Saturday, September 20, 2025

The balanced scorecard for school management: case study of Thai public schools.

 

  1. Research Title
    The balanced scorecard for school management: case study of Thai public schools.
  2. Researcher & Institutional Affiliation
    Nopadol Rompho, Department of Operations Management & Center of Operations and Information Management, Thammasat University, Bangkok, Thailand.
  3. Research Objectives
  • Propose a Balanced Scorecard (BSC) framework tailored to Thai public schools.
  • Empirically test causal relationships among BSC perspectives (Students, Internal Processes, Learning & Growth, Resources) using large-scale school data.
  1. Research Methodology
  • Design: Quantitative, cross-sectional.
  • Sample: 3,351 Thai public schools participating in the “Pracharath” project (government–private sector collaboration).
  • Measures: KPIs mapped to four perspectives:
    • Students (academic excellence; good behaviour)
    • Internal Processes (for academic excellence; for good behaviour)
    • Learning & Growth (teacher quality; teacher ICT/English)
    • Resources (basic infrastructure: electricity, internet, computers, water, campus-wide coverage)
  • Respondents: Students, teachers, English teachers, parents, principals; project partners verified data.
  • Analysis: Structural Equation Modelling (SEM) to test causal paths; model fit accepted (e.g., RMSEA ≈ 0.024). Expert panel (9 education experts) reviewed and interpreted results.
  1. Findings & Recommendations
    Key empirical findings
  • Strong positive paths:
    • Learning & Growth → Internal Processes (both academic & behaviour processes).
    • Internal Processes → Student outcomes (academic excellence & good behaviour).
  • No significant path from Resources (basic infrastructure) to Internal Processes or Learning & Growth in this dataset (likely because nearly all schools already had baseline infrastructure).
  • Descriptives: ONET mean ≈ 37.84%; STEM teaching weakest among process items; student behaviour generally moderate; teacher development perceived as improving.
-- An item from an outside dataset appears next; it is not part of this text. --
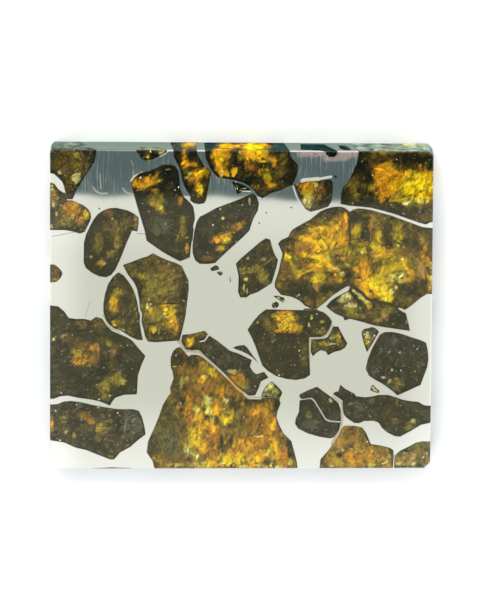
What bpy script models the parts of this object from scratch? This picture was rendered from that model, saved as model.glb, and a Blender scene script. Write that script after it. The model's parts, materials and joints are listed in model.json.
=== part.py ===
"""Polished slice of a pallasite: a net of nickel-iron with olivine crystals set in it.

The slice lies flat on its back face with the polished face up. X runs to the right and Y to the
top of the polished face. The origin is at the centre of the back face.
"""

import math

import bmesh
import bpy

MM = 0.001

# Driving dimensions
SLAB_WIDTH = 50.0 * MM
SLAB_HEIGHT = 42.6 * MM
SLAB_THICKNESS = 6.5 * MM
BOTTOM_RISE = 0.4 * MM  # the bottom side climbs this much toward the right
EDGE_BREAK = 0.15 * MM
GRAIN_GAP = 0.05 * MM

# How far each corner of the slab is broken off, along both of its sides
CORNER_BREAKS = {
    "bottom_left": 0.25 * MM,
    "bottom_right": 0.80 * MM,
    "top_right": 0.60 * MM,
    "top_left": 0.40 * MM,
}

# The four corners of the polished face in the photograph, in its 480 x 605 pixel frame
FACE_TOP_LEFT = (50.0, 149.5)
FACE_TOP_RIGHT = (433.7, 151.5)
FACE_BOTTOM_RIGHT = (430.0, 468.0)
FACE_BOTTOM_LEFT = (50.0, 469.0)

# A crystal that comes this near to a side of the slab runs out through it
RIM_REACH = 0.25 * MM
RIM_OVERSHOOT = 3.0 * MM
FACE_OVERSHOOT = 1.0 * MM

# Grain boundaries lean as they go down: their shift at the back face, and its wavelengths
DRIFT = 0.9 * MM
DRIFT_LONG_WAVE = 38.0 * MM
DRIFT_SHORT_WAVE = 29.0 * MM

METAL_COLOUR = "C9C9BC"
DARK_OLIVE = "4A4630"
OLIVE = "6E6426"
AMBER = "B87A18"
ORANGE = "B8661E"
BROWN = "6A4E2A"


def mix(start, end, share):
    return start + (end - start) * share


def to_face(pixel):
    """The point of the polished face, in metres from its centre, under a pixel of the photograph."""
    across, down = 0.5, 0.5
    for _ in range(8):
        left = mix(FACE_TOP_LEFT[0], FACE_BOTTOM_LEFT[0], down)
        right = mix(FACE_TOP_RIGHT[0], FACE_BOTTOM_RIGHT[0], down)
        across = (pixel[0] - left) / (right - left)
        top = mix(FACE_TOP_LEFT[1], FACE_TOP_RIGHT[1], across)
        bottom = mix(FACE_BOTTOM_LEFT[1], FACE_BOTTOM_RIGHT[1], across)
        down = (pixel[1] - top) / (bottom - top)
    return ((across - 0.5) * SLAB_WIDTH, (0.5 - down) * SLAB_HEIGHT)


def squared_off(x, y):
    """Where the slab's rising bottom side carries a point of the even rectangle."""
    rise = BOTTOM_RISE * (x / SLAB_WIDTH + 0.5)
    return x, SLAB_HEIGHT / 2 - (SLAB_HEIGHT / 2 - y) * (1 - rise / SLAB_HEIGHT)


def past_rim(value, half_size):
    """Moves a coordinate that is at a side of the slab out past it."""
    if abs(value) < half_size - RIM_REACH:
        return value
    return math.copysign(half_size + RIM_OVERSHOOT, value)


def face_outline(pixels):
    """The outline on the polished face, anticlockwise, run out past the slab's sides."""
    points = [to_face(pixel) for pixel in pixels]
    points = [(past_rim(x, SLAB_WIDTH / 2), past_rim(y, SLAB_HEIGHT / 2)) for x, y in points]
    area = sum(a[0] * b[1] - b[0] * a[1] for a, b in zip(points, points[1:] + points[:1]))
    return points if area > 0 else points[::-1]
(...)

Practice-oriented recommendations (from study discussion)

  • Use the validated “generic” BSC + strategy map as a starting template, then localize targets/initiatives.
  • Prioritize teacher quality development (core driver) before adding new infrastructure.
  • Strengthen community-linked processes (knowledge-sharing; behaviour-support activities; public participation in budgeting).
  • Set measurable targets per KPI; review annually.
  1. Key Insights and Implications
  • Teacher quality is the pivotal intangible resource driving process quality and, through it, student outcomes.
  • Basic infrastructure at “minimum viable levels” is necessary but not sufficient to lift processes—quality/usage matters more than mere availability.
  • A validated, system-level BSC for schools can reduce “indicator overload,” clarify cause–effect logic, and guide strategy execution.
  1. Actionable Recommendations (ready to apply in schools)
  • Build your school’s BSC around four perspectives with the tested linkages; start with a one-page strategy map.
  • Invest in Learning & Growth: coherent teacher development plans (pedagogy, STEM capability, ICT/English), coaching, and performance feedback.
  • Upgrade Internal Processes: child-centric pedagogy, ethics education, STEM lesson design, and structured community engagement calendars.
  • Calibrate Student KPIs: combine ONET and value/behaviour rubrics; track quarterly.
  • Treat Resources as “enablers”: audit quality/uptime/coverage and teacher usage of ICT, not just presence.
  • Govern with targets: set baseline → target → initiatives → quarterly reviews; publish a concise scorecard to staff/community.
  1. Summary
    Using data from 3,351 Thai public schools and SEM, the study validates a school-specific Balanced Scorecard: Learning & Growth (teacher quality) drives Internal Processes (for academics and behaviour), which in turn drive Student outcomes; baseline Resources showed no direct effect in this sample. The model offers a practical, evidence-based template schools can adapt, highlighting teacher development and process excellence as the most effective levers for improving student achievement and behaviour.
  2. References for this Research (select)

  • Rompho, N. (2020). The balanced scorecard for school management: case study of Thai public schools. Measuring Business Excellence, 24(3), 285–300.
  • Kaplan, R. S., & Norton, D. P. (1992). The balanced scorecard: Measures that drive performance. Harvard Business Review, 70(1), 71–79.
  • Kaplan, R. S., & Norton, D. P. (1996). Using the balanced scorecard as a strategic management system. Harvard Business Review, 85(7/8), 150–161.
  • Kaplan, R. S., & Norton, D. P. (2004). Strategy Maps: Converting Intangible Assets into Tangible Outcomes. Boston, MA: Harvard Business School Press.
  • Storey, A. (2002). Performance management in schools: could the balanced scorecard help? School Leadership & Management, 22(3), 321–338.
  • Yüksel, H., & Coşkun, A. (2013). Strategy-focused schools: An implementation of the balanced scorecard. Procedia – Social and Behavioral Sciences, 106, 2450–2459.